Die Städte Havanna, Rio und Moskau stehen für drei Komponisten: Leo Brouwer, Heitor Villa-Lobos und Nikita Koshkin. Von Brouwer wird das „Concierto Elegiaco“ gespielt, sein drittes Konzert für die Besetzung Gitarre und Orchester. Es ist eine Komposition, die von der BBC für Julian Bream in Auftrag gegeben worden ist und er, Bream, hat sie auch am 21. September 1986 uraufgeführt.

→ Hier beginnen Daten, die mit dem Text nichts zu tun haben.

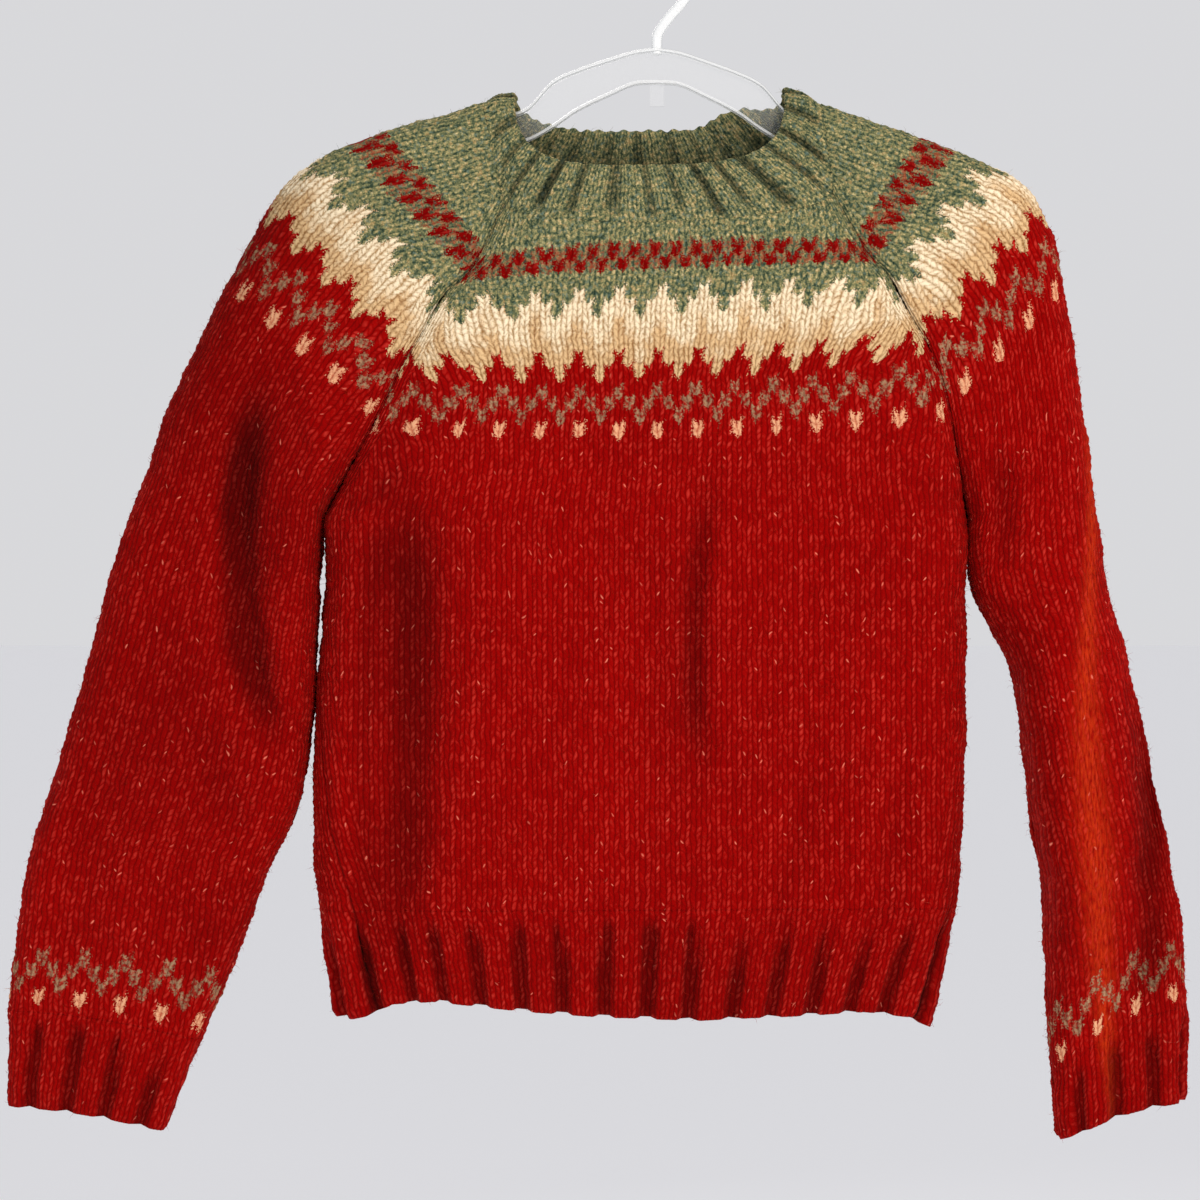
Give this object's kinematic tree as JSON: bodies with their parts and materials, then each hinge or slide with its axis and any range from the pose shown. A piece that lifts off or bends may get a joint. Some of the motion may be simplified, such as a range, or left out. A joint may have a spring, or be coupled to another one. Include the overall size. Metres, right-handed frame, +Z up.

Wir kennen Kompositionen aus Leo Brouwers „Avantgarde-Phase“. Die Solostücke „Parabola“ (1973/1974) kann man da nennen oder „La Espiral Eterna“ (1970). Danach hat er sich umorientiert … und dazu hat er sich auch bekannt. Mir hat er einmal in einem Gespräch gesagt, er hielte Zwölftonmusik, serielle Strukturen und das vollständige Verzichten auf tonale Zusammenhänge für einen historischen Irrtum … weil das Wechseln von Spannung und Entspannung oder von Disharmonie und Harmonie im Wesen des Menschen verankert sei. Und so hat Leo Brouwer nach atonalen Versuchen in den achtziger Jahren wieder zu seinem tonalen, Schreiben zurückgefunden. Das „Concierto Elegiaco“ ist zu dieser Zeit entstanden und Leos Rückbesinnung verpflichtet – ebenso seinem offenbar neu erwachten Interesse für Musiken entlegener Ethnien. Schon die Besetzung des Konzerts lässt neue Klangwelten ahnen: Streicher plus zwei Schlagwerker mit Pauken auf einer Seite sowie Trommel, Tom-Tom, Marimba und Glockenspiel auf der anderen. Dass das Konzert aber von Javanischem Gamelan beeinflusst ist, wie Graham Wade in den liner notes schreibt, auf diese Fährte stößt der Zuhörer eher nicht.
Das Konzert von Heitor Villa-Lobos ist weit bekannt und bedarf keiner Erläuterung – das „Bergen Concerto“ von Nikita Koshkin dagegen, geschrieben für Stein-Erik Olsen, wird hier erstmalig auf CD vorgelegt.
Nikita Koshkin hat bewusst ein ausgewachsenes Sinfonieorchester besetzt – als Herausforderung und als selbstbewusstes Farbebekennen … und Musik aller Couleur ist dem Komponisten dann auch gelungen. Der erste Satz gehört dem Soloinstrument, der Gitarre. Hier hat es Freiraum und Platz sich zu entfalten und das „concertare“ wenigstens streckenweise für sich zu entscheiden. Natürlich hat Villa-Lobos sein Konzert nicht umsonst als „Concerto | Para violão (Guitarra) e pequena orquestra“ instrumentiert und betitelt, als „Konzert für Gitarre und kleines [!] Orchester“. Aber selbst in Nikita Koshkins drittem Satz, der streckenweise Filmmusik-Züge trägt und nicht an Holz und Blech spart, bleibt das Soloinstrument Chef im Ring. Das Konzert ist eben exzellent instrumentiert, Koshkin kann das! Und natürlich: Die Academy of St. Martin in the Fields weiß, was sie tut!
Stein Erik Olsen – von ihm ging die gloriose Idee für diese CD und diese Werkzusammenstellung aus – ist ein besonders in Sachen Kammermusik und Neuer Musik erfahrener Musiker. Hier hat er es wieder einmal bewiesen: Die Gitarre baute die Rolle, die sie im Musikleben des 21. Jahrhunderts einnimmt, spielend weiter aus, wenn sich ihre Interpreten von der Salonmusik der vorletzten Jahrhundertwende verabschieden könnten. Segovia ist schließlich seit fast dreißig Jahren tot!